Demand is described as steady both domestically and in overseas channels. Retail and nutraceutical segments continue to absorb product at current levels, with online and specialty‑store prices for kalonji seed and black seed powder broadly stable in mid‑April, signalling price sensitivity but no demand destruction. In the wider spice complex, firmness in products such as jeera and black pepper maintains a generally bullish undertone, limiting the downside for nigella even as immediate offers ease slightly.
Weather in New Delhi and surrounding north‑Indian plains is turning sharply hotter, with maximum temperatures near or above 40°C around April 15 and a predominately dry pattern expected through the week. This supports smooth drying, handling and storage of seeds but raises warehouse cooling and quality‑preservation costs, especially for oil‑rich seeds like nigella. For the next three days, forecasts indicate continued heat and mostly dry conditions across north‑west and central India, favouring stock movement but offering little weather‑driven bullish impulse for prices.
📊 Market Fundamentals
Fundamentally, nigella remains a relatively small, specialty spice within India’s broader spice export basket, which itself accounts for a large share of horticultural export value. With no new policy shocks or trade restrictions reported over the past few days, kalonji flows are governed mainly by commercial considerations: cleaning margins, export‑demand pull from the Middle East, Europe and North Africa, and competition from other aromatic seeds.

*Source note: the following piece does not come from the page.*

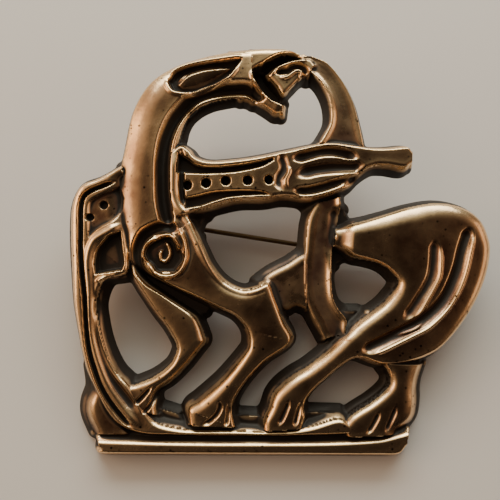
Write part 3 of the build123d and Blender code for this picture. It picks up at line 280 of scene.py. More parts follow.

Current modest price fatigue among buyers after earlier firming, coupled with slightly increased trader selling, explains the mild easing in FOB offers from New Delhi rather than any structural shift in fundamentals. The absence of sharp moves in domestic mandi benchmarks suggests that growers’ selling behaviour remains measured, and that any larger correction would likely require either a more pronounced softening in export enquiries or a shift in currency and freight costs.
📆 Short‑Term Outlook & Trading Ideas
Over the next three trading days, the baseline scenario is for Indian nigella prices to trade slightly softer to sideways in EUR terms, with heat‑driven logistics conditions and firm broader spice sentiment acting as offsetting factors.
- Exporters (India): Consider hedging a portion of near‑term sales at current FOB levels; mild downside remains possible, but strong cross‑spice sentiment and steady demand argue against aggressive under‑offering.
- Importers (EU, MENA): Use the present easing to cover short‑to‑medium‑term requirements; stagger purchases over the coming week to benefit from any further small dips without risking supply tightness.
- Domestic traders (IN): Maintain balanced stocks; hot, dry weather favours movement but also increases storage risk for extended holding, so avoid over‑long positions unless clear export‑side strength re‑emerges.
📉 3‑Day Directional View (Region: IN)
- New Delhi FOB – Nigella Machine Clean 99.8%: Slightly softer to sideways in EUR; narrow range with a mild downward bias as seller interest improves.
- New Delhi FOB – Kalonji Sortex 99%: Sideways; buyers show resistance to higher offers, but firm demand caps downside.
- Domestic mandis (e.g. Rajasthan/Madhya Pradesh): Largely steady in local currency with only marginal adjustments expected as hot, dry weather aids flows but does not yet alter crop fundamentals.